Attenborough’s Climate Change Documentary Will Make You Do Something About It

Attenborough’s New Climate Change Documentary Will Make You Do Something About It

David Attenborough’s documentary “Climate Change: The Facts” explores the impact of the climate crisis.

The film carefully examines the science behind climate change. It features individual stories of people already affected by climate crisis and interviews with leading scientists. The film explores the solutions that must be actioned both personally and globally to prevent any further damage.

Attenborough is a natural historian, writer, and presenter best known for his work with the BBC Natural History Unit, and particularly the Life Collection. In recent years, Attenborough has been increasingly vocal about environmental concerns, and his recent Netflix documentary “Our Planet” also explored climate change and its effects on the natural world.

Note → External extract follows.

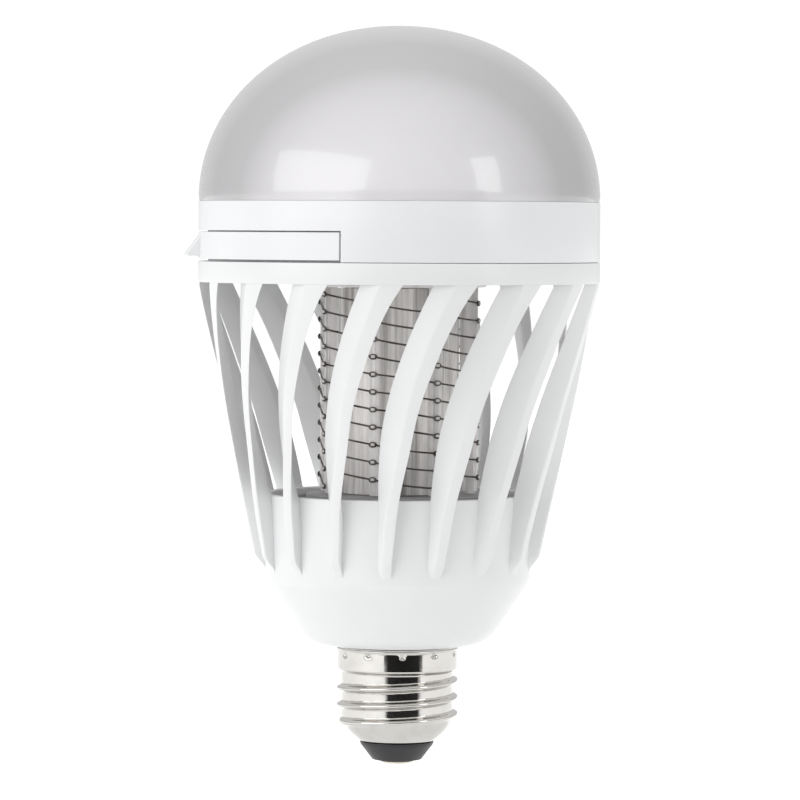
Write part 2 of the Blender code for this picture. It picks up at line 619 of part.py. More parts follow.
def build_lamp(metal, board_white, led_yellow, steel):
    rim = COLLAR_BORE - GAP
    rim_bore = rim - SINK_RIM_WALL
    rim_top = COLLAR_TOP_Z - DOME_LIP_HEIGHT - GAP / 3
    sink = revolve("heat_sink",
                   [(rim, rim_top), (rim, SINK_Z), (DECK_HOLE_RADIUS, SINK_Z),
                    (DECK_HOLE_RADIUS, SINK_Z + SINK_WALL), (rim_bore, SINK_Z + SINK_WALL),
                    (rim_bore, rim_top)], metal)
    plate = revolve("led_plate",
                    [(rim_bore - GAP, PLATE_TOP_Z), (rim_bore - GAP, PLATE_Z),
                     (LEAD_HOLE_RADIUS, PLATE_Z), (LEAD_HOLE_RADIUS, PLATE_TOP_Z)], board_white)
    holes = [(SCREW_RADIUS + GAP, x, y) for x, y in plate_screw_places()]
    drill(sink, holes, SINK_Z - SINK_WALL, SINK_Z + 2 * SINK_WALL, metal)
    drill(plate, holes, PLATE_Z - PLATE_THICKNESS, PLATE_TOP_Z + PLATE_THICKNESS, board_white)
    top = PLATE_TOP_Z + GAP
    for number, place in enumerate(plate_screw_places()):
        build_screw(f"plate_screw_{number + 1}", place, top, DECK_Z + GAP, steel)
    bm = bmesh.new()
    for number in range(LED_COUNT):
        angle = 360.0 * (number + 0.5) / LED_COUNT
        place = Matrix.Translation(polar(LED_RING_RADIUS, angle, PLATE_TOP_Z))
        turn = Matrix.Rotation(math.radians(angle), 4, "Z")
        bmesh.ops.create_cube(bm, size=1.0, matrix=place @ turn @ Matrix.Diagonal((*LED_SIZE, 1.0)))
    combine(plate, finish("led_chips", bm, led_yellow), "UNION")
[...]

“Because it costs money in realistic terms, dealing with these problems mean we have to change our lifestyles,” Attenborough told the Business, Energy and Industrial Strategy Committee at a parliamentary meeting about the UK’s commitment to net-zero greenhouse gases by 2050.

“I suspect we are right now at the beginning of a big change. Young people are the stimulus bringing that about,” said Attenborough. He added, “the most encouraging thing I see of course is that the electorate of tomorrow are making their voices very, very clear.”

“We cannot be radical enough in dealing with these issues,” Attenborough told the gathered MPs.

Attenborough’s New Climate Change Documentary Will Make You Do Something About It
Attenborough told the Business, Energy and Industrial Committee that seeing dead sections of the barrier reef was a particularly striking example of climate change.

‘It Matters to the Whole World’

In an interview with the Radio Times earlier this year, David Attenborough also indicated that he no longer eats meat. While the change was not motivated by “ideological reasons,’‘ Attenborough said that he finds the mechanised, industrial scale of modern animal agriculture “depressing.” He said, “we can’t go on eating meat at the rate we have been.”

“We may well say… ‘well it doesn’t really matter whether we go on eating meat, because we’re not affected,’” Attenborough said. “But in fact, it does matter because it matters to the whole world. And the first people to feel the consequences are, of course, the poor. Those at the bottom of the heap. Those that are really vulnerable to what is happening in the climate.”

“Climate Change: The Facts” was first broadcast on 18 April and can be streamed online.